— Begin DATA SHOWN —

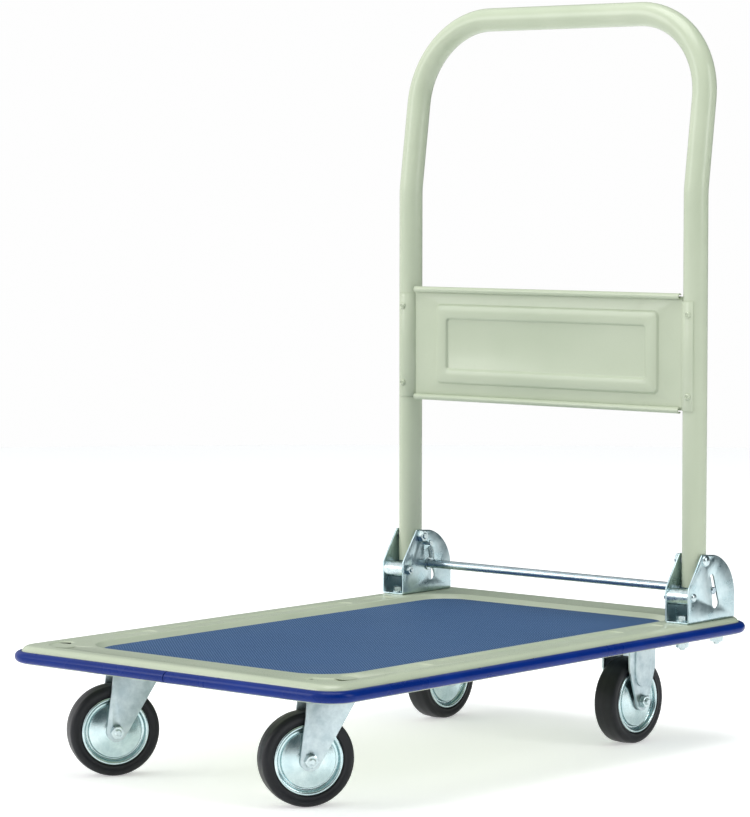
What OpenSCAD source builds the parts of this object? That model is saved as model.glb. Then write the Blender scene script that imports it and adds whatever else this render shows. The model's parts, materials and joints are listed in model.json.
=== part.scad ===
// Folding platform cart: a pressed steel deck on two swivel and two rigid casters, with a tubular push
// handle that folds down flat over the deck once the spring-loaded foot bar is pressed.
// Millimetres. X runs across the cart and Y along it, handle at +Y; the origin is on the floor under the deck.

/* [Deck] */
// Width of the cart across its bumper
deck_w = 480; // [430:5:600]
// Length of the cart across its bumper
deck_l = 740; // [700:5:900]
// Corner radius of the bumper
deck_r = 34; // [24:1:60]
// Thickness of the sheet steel in the deck and its cross members
sheet = 1.5; // [1.2:0.1:2]
// Height of the rim's flat top above the caster plates
deck_depth = 20; // [20:1:26]
// Width of the rim at the sides and the front, bumper included
rim_w = 66; // [62:1:80]
// Width of the rim at the handle end, bumper included
rim_rear_w = 70; // [62:1:90]
// Radius of the roll between the rim's top and the skirt
roll_r = 9; // [6:0.5:10]
// Depth of the well in which the mat lies
well_depth = 7.5; // [5:0.5:8]
// Run of the sloped wall around the well
well_run = 7.5; // [5:0.5:10]
// Width of the flange turned in under the skirt
lip_w = 7; // [5:0.5:8]
// Depth of the dimples pressed into the rim
dimple_depth = 1; // [0.5:0.1:1.2]
// Width of the dimples pressed into the rim
dimple_w = 20; // [14:1:24]
// Distance from the well's upper edge to the dimples
dimple_in = 8; // [6:0.5:12]

/* [Mat and bumper] */
// Thickness of the anti-slip mat
mat_t = 2.5; // [2:0.1:4]
// Corner radius of the mat
mat_r = 40; // [30:1:50]
// Gap between the mat and the well's wall
mat_gap = 0.5; // [0.3:0.1:2]
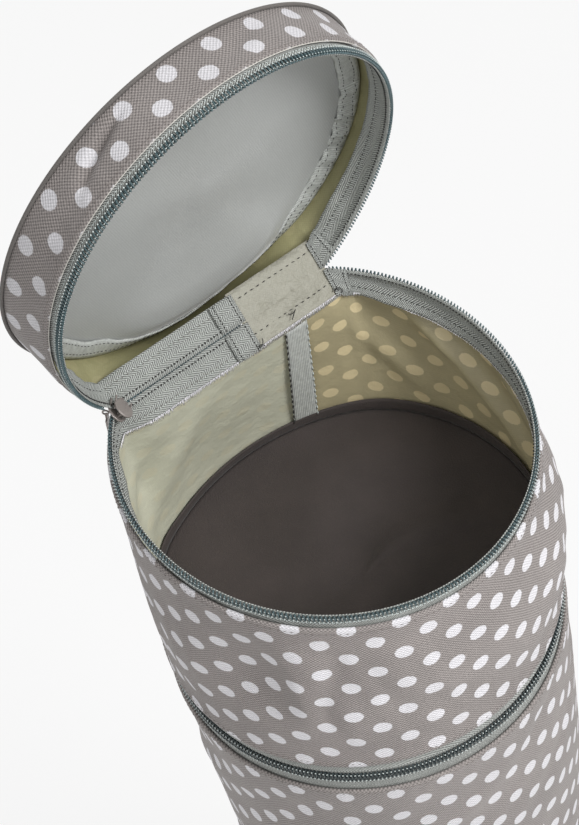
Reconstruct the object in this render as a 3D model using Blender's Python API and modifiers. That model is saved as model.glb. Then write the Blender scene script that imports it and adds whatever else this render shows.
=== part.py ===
"""Gift wrap organizer: a tall round fabric bag in three zipped sections.

A paper tube stands on the floor. A ribbon compartment closes it, and tips back on a fabric hinge panel once
the lower zip is run round. A shallow lid closes the compartment with a zip of its own. It is modelled with
the lower zip closed and the lid open, as soft as the bag stands: the compartment leans back a little, and
its rim is pulled flat along the fold line of the open lid.

Units are metres, +Z is up, +Y is the side of the back seam, and the origin is the middle of the base.
"""

import math
from collections import namedtuple

import bmesh
import bpy
from mathutils import Matrix, Vector

# Body of the bag
TUBE_RADIUS = 0.1115
TUBE_HEIGHT = 0.715  # floor to the chain of the lower zip: room for paper rolls 0.7 m long
COMPARTMENT_HEIGHT = 0.119  # chain of the lower zip to chain of the rim zip
FABRIC = 0.001
GAP = 0.0003  # between neighbouring pieces
LAYER_GAP = 0.0006  # between a zip's tape and the outer fabric sewn over it
BULGE = 0.002  # how far the compartment's wall swells between its zips

# How the soft compartment stands: its rim over the tube's axis, and the rim's own slopes
RIM_SHIFT_X = 0.0028
RIM_SHIFT_Y = 0.0275
RIM_NOD = math.radians(7.03)  # its back stands higher
RIM_ROLL = math.radians(6.54)  # its right side stands lower
RIM_TURN = math.radians(28.5)  # from the back seam to the middle of the fold line
FOLD_PUSH = 0.0285  # how far the open lid pulls the rim in along the fold line

# Lid, whose fabric is stretched longer than the rim
LID_HEIGHT = 0.0385
LID_OPEN = math.radians(83)  # from closed to the way it stands open
LID_NARROWER = 0.0043  # its opening beside the rim, at each side
LID_LONGER_FRONT = 0.0032  # its opening past the rim, at the front
LID_LONGER_BACK = 0.0122  # and behind its widest line
LID_FOLD_SHORTER = 0.0008  # its fold beside the rim's, at each end
LID_TOP_SHIFT = 0.0021  # its round top behind its widest line
LID_SHOULDER = 0.006  # the stretch of its band that the stiff top keeps upright
LID_BOARD = 0.002

# Zips: coil chain on woven tape
TAPE = 0.0008
TAPE_END = 0.017  # chain to the far edge of the tape
COIL = 0.0022
COIL_START = 0.001  # middle of the chain to each half of the coil
COIL_END = 0.0038
STRAIGHT = 0.0055  # the stretch beside the chain that stays square to the zip for its slider
SEAM_START = 0.008  # chain to the folded edge of the outer fabric
PANEL_WIDTH = 0.060  # fabric hinge panel between the two ends of a zip
TAB_WIDTH = 0.013  # patch of tape sewn over each zip end
RIM_STRIP_LEAN = math.radians(49)  # how far the strips beside the fold line lie over
LID_STRIP_LEAN = math.radians(33)
LEAN_REACH = 0.022  # along the fold from the left corner to where the strip lies over fully
TAB_LEAN_REACH = 0.014  # the same from the right corner round the rim

# Zip sliders and their pulls
SLIDER_LENGTH = 0.0125
SLIDER_WIDTH = 0.0096
SLIDER_PLATE = 0.0012
SLIDER_CLEARANCE = 0.00095  # coil to plate, which lets the slider lean on its zip
SLIDER_LEAN = math.radians(12)
SLIDER_RUNOUT = 0.001  # end of a slider to the corner or patch that stops it
POST_LENGTH = 0.0026
POST_WIDTH = 0.0008
BRIDGE_LENGTH = 0.0068
WIRE = 0.001
PULL_EYE = 0.0013  # inner radius
PULL_LENGTH = 0.016
PULL_WIDTH = 0.0065
PULL_THICKNESS = 0.0013
PULL_HANG = math.radians(8)  # how far the rim's pull hangs out from the slope of the rim
LID_COIL_CUT = 0.0095  # the lid's coil past the parked slider starts this far from the corner

# Trim, linings and boards
PIPING = 0.0018
LID_PIPING = 0.0013
BINDING = 0.0008
BINDING_HEIGHT = 0.008
LID_BINDING_WIDTH = 0.0085
SEAM_TAPE_WIDTH = 0.021
LINING = 0.0008
BASE_BOARD = 0.0025
FLOOR_RISE = 0.0205  # chain of the lower zip to the edge of the compartment's floor
FLOOR_SAG = 0.009

# How finely the round pieces are divided
ARC_STEPS = 44
PANEL_STEPS = 5
RUN_STEPS = 7
PIPING_BEVEL = 1
DISC_STEPS = 64
WALL_SHARES = (0, 0.16, 0.34, 0.52, 0.7, 0.86, 1)
SEAM_SHARES = (0.18, 0.34, 0.52, 0.7, 0.86, 0.975)
SAG_SHARES = (0.72, 0.4)

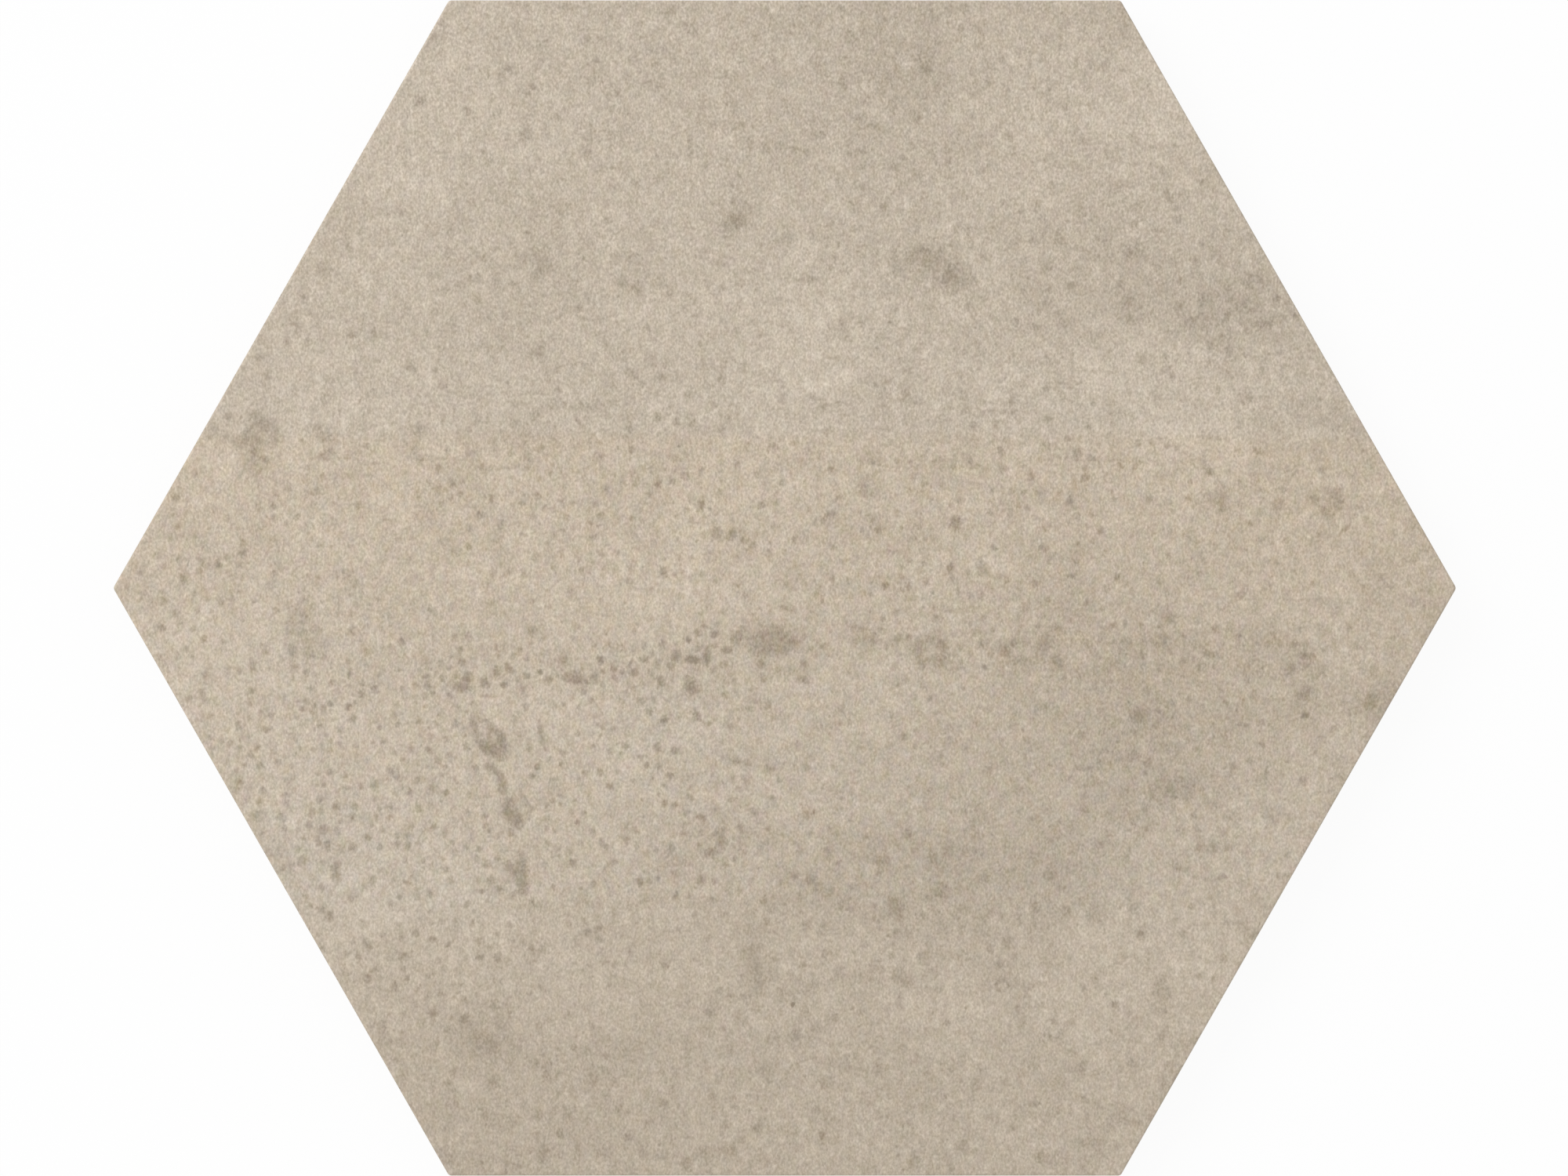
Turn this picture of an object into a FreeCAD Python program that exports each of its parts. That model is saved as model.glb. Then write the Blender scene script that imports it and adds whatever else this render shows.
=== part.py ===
"""A dry-pressed porcelain floor tile in the shape of a flat-topped hexagon.

The tile is one fired piece. Its glazed face is up and flat, with a small eased arris.
Its edges are upright, so that neighbouring tiles meet across an even joint, and a 45 degree
bevel runs round the back. The back is keyed for the adhesive bed: a honeycomb of shallow,
drafted pockets inside a plain rim, so that the tile rests on the ribs between the pockets.

Frame, in millimetres: the origin is the centre of the back, in the plane that the tile rests on.
+Z points up through the face, and +X from the centre to the right-hand corner.
"""

import FreeCAD, Part

import math
import os

# Outline, seen from above
across_corners = 200.0  # from the left corner to the right corner, along X
across_flats = 175.0  # between the two sides that lie along X
corner_radius = 0.6  # of the six upright corners

# Section through an edge
thickness = 9.0  # from the rib tips of the back to the face
face_arris_radius = 0.4  # the eased edge round the face
back_bevel = 1.2  # the 45 degree bevel round the back

# Keyed back
rim_width = 5.5  # least plain margin between the bevel and a pocket's mouth
pocket_pitch = 12.2  # from one pocket's centre to the next
rib_width = 2.4  # between the mouths of two neighbouring pockets
pocket_depth = 0.8
pocket_draft = 30.0  # degrees that a pocket's walls lean from upright

# How far a cutting shape runs past the surface that it cuts
cut_margin = 0.5

half_corners = across_corners / 2
half_flats = across_flats / 2

# A sloping side runs from the right-hand corner to the end of a flat. These are the outward
# direction of that side and its distance from the centre.
slope_length = math.hypot(half_flats, half_corners / 2)
slope_normal_x = half_flats / slope_length
slope_normal_y = half_corners / 2 / slope_length
slope_distance = half_corners * slope_normal_x


def flat_face(corners):
    """A flat face with the given corners."""
    points = [FreeCAD.Vector(*corner) for corner in corners]
    return Part.Face(Part.makePolygon(points + points[:1]))


def frustum(lower, upper):
    """The solid between two level hexagons whose sides are parallel."""
    sides = [(lower[i - 1], lower[i], upper[i], upper[i - 1]) for i in range(len(lower))]
    shell = Part.makeShell([flat_face(corners) for corners in (lower, upper, *sides)])
    solid = Part.makeSolid(shell)
    return solid if solid.Volume > 0 else solid.reversed()


def outline(inset, z):
    """Corners of the tile's outline at height z, with every side moved in by inset."""
    flat_y = half_flats - inset
    corner_x = (slope_distance - inset) / slope_normal_x
    flat_end_x = (slope_distance - inset - slope_normal_y * flat_y) / slope_normal_x
    return [
        (corner_x, 0, z),
        (flat_end_x, flat_y, z),
        (-flat_end_x, flat_y, z),
        (-corner_x, 0, z),
        (-flat_end_x, -flat_y, z),
        (flat_end_x, -flat_y, z),
    ]


def is_upright(edge):
    """Whether an edge runs along Z."""
    start, end = (vertex.Point for vertex in edge.Vertexes)
    return math.hypot(end.x - start.x, end.y - start.y) < 1e-6


def lies_at(edge, z):
    """Whether an edge lies in the level plane at height z."""
    box = edge.BoundBox
    return abs(box.ZMin - z) < 1e-6 and abs(box.ZMax - z) < 1e-6


def pressed_blank():
    """The tile with its eased corners and arris, before the back is bevelled and keyed."""
    prism = flat_face(outline(0, 0)).extrude(FreeCAD.Vector(0, 0, thickness))
    rounded = prism.makeFillet(corner_radius, [e for e in prism.Edges if is_upright(e)])
    arris = [e for e in rounded.Edges if lies_at(e, thickness)]
    return rounded.makeFillet(face_arris_radius, arris)


def bevel_envelope():
    """A hexagonal funnel that widens upwards at 45 degrees. What lies outside it is bevelled off."""
    foot = outline(back_bevel + cut_margin, -cut_margin)
    mouth = outline(back_bevel - thickness - cut_margin, thickness + cut_margin)
    return frustum(foot, mouth)


def pocket_section(z):
    """Corners of a pocket's section at height z, about the Z axis. Two of them face +Y and -Y."""
    lean = math.tan(math.radians(pocket_draft))
    across = pocket_pitch - rib_width - 2 * z * lean
    reach = across / math.sqrt(3)
    angles = [math.radians(30 + 60 * turn) for turn in range(6)]
    return [(reach * math.cos(a), reach * math.sin(a), z) for a in angles]


def pocket_cutter():
    """One pocket, as the solid that is cut from the back."""
    return frustum(pocket_section(-cut_margin), pocket_section(pocket_depth))


def fits_in_rim(x, y):
    """Whether a pocket about (x, y) leaves the rim plain."""
    margin = back_bevel + rim_width
    mouth = [(abs(x + dx), abs(y + dy)) for dx, dy, _ in pocket_section(0)]
    within_flats = all(my <= half_flats - margin for _, my in mouth)
    within_slopes = all(
        slope_normal_x * mx + slope_normal_y * my <= slope_distance - margin for mx, my in mouth
    )
    return within_flats and within_slopes


def pocket_centres():
    """Centres of the honeycomb's pockets, row by row, with every second row set over half a pitch."""
    row_step = pocket_pitch * math.sqrt(3) / 2
    rows = math.ceil(half_flats / row_step)
    columns = math.ceil(half_corners / pocket_pitch)
    centres = []
    for row in range(-rows, rows + 1):
        shift = (row % 2) / 2
        for column in range(-columns - 1, columns + 1):
            x, y = (column + shift) * pocket_pitch, row * row_step
            if fits_in_rim(x, y):
                centres.append((x, y))
    return centres


def keyed_back():
    """All the pockets of the back, as one shape to cut."""
    cutter = pocket_cutter()
    return Part.makeCompound(
        [cutter.translated(FreeCAD.Vector(x, y, 0)) for x, y in pocket_centres()]
    )


def tile():
    """The finished tile, one solid."""
    return pressed_blank().common(bevel_envelope()).cut(keyed_back())


def main():
    os.makedirs("parts", exist_ok=True)
    shape = tile()
    solid = shape.Solids[0]
    box = solid.BoundBox
    print(f"solids {len(shape.Solids)}, valid {solid.isValid()}, faces {len(solid.Faces)}")
    print(f"{box.XLength:.3f} x {box.YLength:.3f} x {box.ZLength:.3f} mm")
    print(f"pockets {len(pocket_centres())}, volume {solid.Volume / 1000:.2f} cm3")
    solid.exportStep("parts/hexagon_tile.step")


main()
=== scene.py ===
"""Looks of a hexagonal porcelain floor tile, seen straight from above on a white floor.

The tile is one piece, made here again as a finer mesh: its face has the glaze's slight relief,
and its sides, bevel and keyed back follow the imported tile. The face's print is a cement look.
Its clouds and drifts are worked out at the face's points. Its stains, specks and strokes are
ellipses with ragged edges: each triangle of the face knows the three that lie nearest to it, and
nodes draw them. Its fine grain comes from nodes alone. The print's places are in millimetres from
the tile's middle, put where the photograph shows them.
"""

import math

import bpy
import numpy as np
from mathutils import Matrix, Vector
from mathutils.geometry import delaunay_2d_cdt


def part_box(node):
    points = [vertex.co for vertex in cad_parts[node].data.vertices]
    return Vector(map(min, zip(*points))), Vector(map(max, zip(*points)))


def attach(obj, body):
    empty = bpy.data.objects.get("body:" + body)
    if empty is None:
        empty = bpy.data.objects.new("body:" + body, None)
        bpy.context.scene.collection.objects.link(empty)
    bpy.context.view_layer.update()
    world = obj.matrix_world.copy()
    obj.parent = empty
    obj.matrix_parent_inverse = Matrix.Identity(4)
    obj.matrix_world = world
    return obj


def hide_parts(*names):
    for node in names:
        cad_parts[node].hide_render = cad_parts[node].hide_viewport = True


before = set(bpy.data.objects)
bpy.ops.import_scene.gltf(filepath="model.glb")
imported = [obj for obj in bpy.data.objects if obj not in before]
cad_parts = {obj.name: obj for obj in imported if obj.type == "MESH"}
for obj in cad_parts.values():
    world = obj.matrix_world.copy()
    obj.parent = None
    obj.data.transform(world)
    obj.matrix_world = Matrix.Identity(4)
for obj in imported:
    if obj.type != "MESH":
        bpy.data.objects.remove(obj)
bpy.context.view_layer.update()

MM = 0.001

# Sizes of the tile, in millimetres
low_corner, high_corner = (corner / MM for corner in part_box("hexagon_tile"))
half_flats = high_corner.y
thickness = high_corner.z
half_corners = 100.0  # to the sharp corner, before it is eased
corner_radius = 0.6
arris_radius = 0.4
back_bevel = 1.2
pocket_pitch = 12.2
pocket_mouth = 9.8  # across a pocket's flats, in the plane of the back
pocket_depth = 0.8
pocket_draft = math.radians(30)
pocket_rim_margin = 6.7  # least distance from a pocket's mouth to the tile's sides
pocket_lip = 0.12  # the soft edge that pressing leaves round a pocket's mouth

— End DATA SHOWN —

## YOUR INSTRUCTIONS
Copy exactly the lines that run from the first line of the data to the line containing "under the deck.", please, with both ends included and nothing else.

## ANSWER TO THE EXERCISE
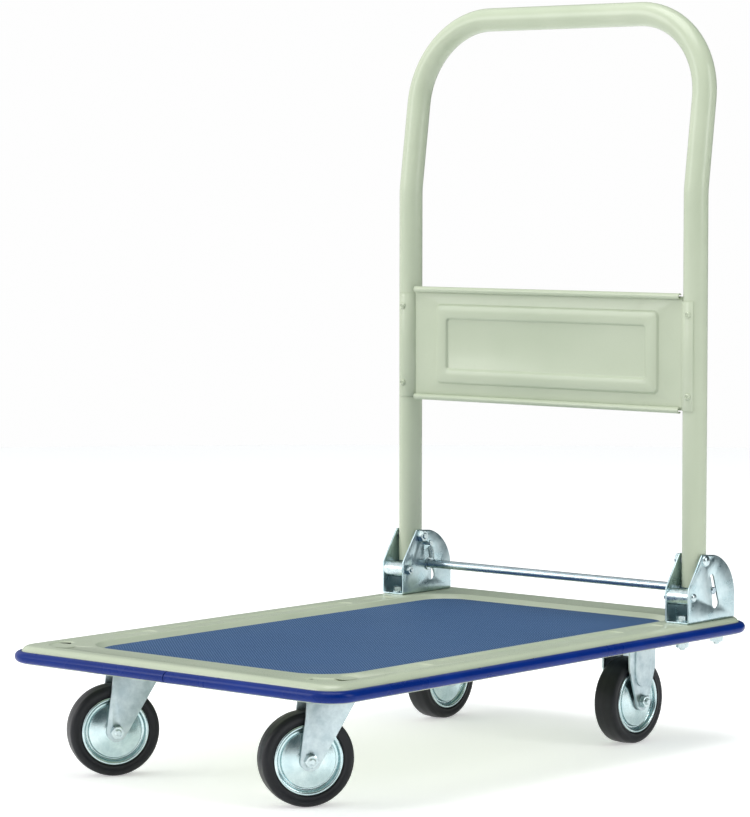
What OpenSCAD source builds the parts of this object? That model is saved as model.glb. Then write the Blender scene script that imports it and adds whatever else this render shows. The model's parts, materials and joints are listed in model.json.
=== part.scad ===
// Folding platform cart: a pressed steel deck on two swivel and two rigid casters, with a tubular push
// handle that folds down flat over the deck once the spring-loaded foot bar is pressed.
// Millimetres. X runs across the cart and Y along it, handle at +Y; the origin is on the floor under the deck.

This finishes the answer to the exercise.